2017 legislative priorities
Surprise billing (ESHB 2114 "Protecting consumers from charges for out-of-network health services")
Surprise billing happens when a person is treated by a medical provider they believe is in their health plan network, but is not. In this situation, consumers will often be charged an additional amount by the provider over and above expected out-of-pocket costs. This bill would take consumers out of the middle of billing disputes between insurers and providers.
- Complete bill (leg.wa.gov) (PDF, 187KB)
- Bill history (leg.wa.gov)
- March 28th Hearing in the Senate Committee on Health Care at 10:00 AM
Medical privacy (SHB 1043 and SB 5124 "Addressing non-public personal health information")
The Office of the Insurance Commissioner (OIC) routinely receives health care information as part of a consumer’s complaint or during our examinations of insurers. When we receive a public records request, we have no way to withhold this personal and sensitive information. This proposed bill would allow the OIC to protect the privacy of health information we receive.
- Complete bill (leg.wa.gov) (PDF, 20KB)
- Bill history (leg.wa.gov)
- Companion bill SB 5124 (leg.wa.gov) (PDF, 20KB)
- Companion bill history (leg.wa.gov)
Eliminate K-12 study (HB 1042 "Eliminating the Office of the Insurance Commissioner's school district or educational service district annual report")

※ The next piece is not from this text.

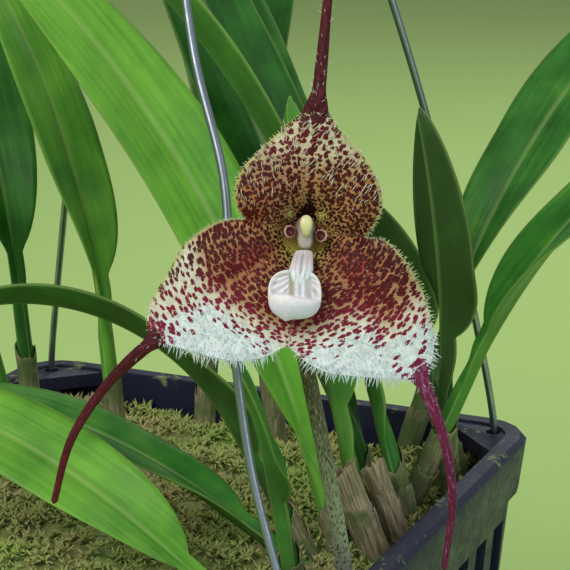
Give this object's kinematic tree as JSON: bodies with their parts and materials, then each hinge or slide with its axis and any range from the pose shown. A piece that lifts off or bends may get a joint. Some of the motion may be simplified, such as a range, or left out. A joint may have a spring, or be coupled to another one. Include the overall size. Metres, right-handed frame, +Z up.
{
  "type": "potted orchid in hanging basket",
  "caption": "Orchid with a triangular spotted flower of joined tailed sepals and a white lip, strap leaves and moss, in a square slatted basket that hangs on wires from a hook.",
  "frame": {"origin": "centre of the flat underside of the basket", "axes": "+Z up along the hanging line; the basket's sides lie along X and Y; the flower stands out over the corner at +X, -Y"},
  "size_m": [0.2556, 0.2086, 0.3392],
  "materials": {
    "moulded_plastic": "injection-moulded, blue-black, satin, with thin green algae on the rim",
    "sphagnum": "damp fibrous moss, matt",
    "galvanised_wire": "zinc-coated, dull grey",
    "leaf_tissue": "leathery green leaf, satin, paler midrib",
    "dry_sheath": "dry papery sheath, grey-brown, matt",
    "scape_tissue": "olive stem mottled with grey-brown, matt",
    "ovary_tissue": "green-brown ribbed ovary, satin",
    "bract_tissue": "papery bract, straw-coloured",
    "sepal_tissue": "cream to yellow-green, densely spotted maroon, furry white below, maroon tails",
    "petal_tissue": "pinkish-white rim round a dark maroon hollow",
    "column_tissue": "pale waxy grey-white",
    "anther_tissue": "pale waxy yellow-green",
    "lip_tissue": "smooth waxy white"
  },
  "bodies": {
    "root": {"basket": "moulded_plastic", "moss": "sphagnum", "wire_front_right": "galvanised_wire", "wire_front_left": "galvanised_wire", "wire_back_left": "galvanised_wire", "wire_back_right": "galvanised_wire", "hanger_hook": "galvanised_wire", "leaf_01": "leaf_tissue", "leaf_02": "leaf_tissue", "leaf_03": "leaf_tissue", "leaf_04": "leaf_tissue", "leaf_05": "leaf_tissue", "leaf_06": "leaf_tissue", "leaf_07": "leaf_tissue", "leaf_08": "leaf_tissue", "leaf_09": "leaf_tissue", "leaf_10": "leaf_tissue", "leaf_11": "leaf_tissue", "leaf_12": "leaf_tissue", "leaf_13": "leaf_tissue", "leaf_14": "leaf_tissue", "leaf_15": "leaf_tissue", "leaf_16": "leaf_tissue", "leaf_17": "leaf_tissue", "leaf_18": "leaf_tissue", "leaf_19": "leaf_tissue", "leaf_20": "leaf_tissue", "old_stem_1": "dry_sheath", "old_stem_2": "dry_sheath", "scape": "scape_tissue", "ovary": "ovary_tissue", "bract": "bract_tissue", "sepals": "sepal_tissue", "petal_left": "petal_tissue", "petal_right": "petal_tissue", "column": "column_tissue", "anther_cap": "anther_tissue", "lip": "lip_tissue"}
  },
  "joints": []
}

In 2012, the legislature required every school district in the State of Washington and their insurers to submit annually to our office data about the health plans and benefit packages offered to district employees. Every year, our office is required to prepare and submit a report on this data. This bill would eliminate the requirement to submit data and prepare a report.
Amend small business retirement plan legislation (HB 1850 "The review of investment options to be included in the small business retirement marketplace")
In 2015, the legislature passed a bill creating a small business retirement marketplace regulated by the Department of Commerce. This bill contains a technical correction to make it clear that our agency's role in regulating the small business retirement marketplace is limited to confirming that life insurance or annuity products being sold in the small business retirement marketplace have been approved for sale in Washington state by the OIC.
Surplus line broker licensing (SHB 1027 and SSB 5007 "Addressing surplus line broker licensing")
This proposed legislation requires surplus line brokers to obtain an insurance producer license, except nonresident surplus line brokers who possess a surplus line broker license (or its equivalent) in their home state. Surplus line brokers moving to Washington state have 90 days to apply for a license without having to take the state exam.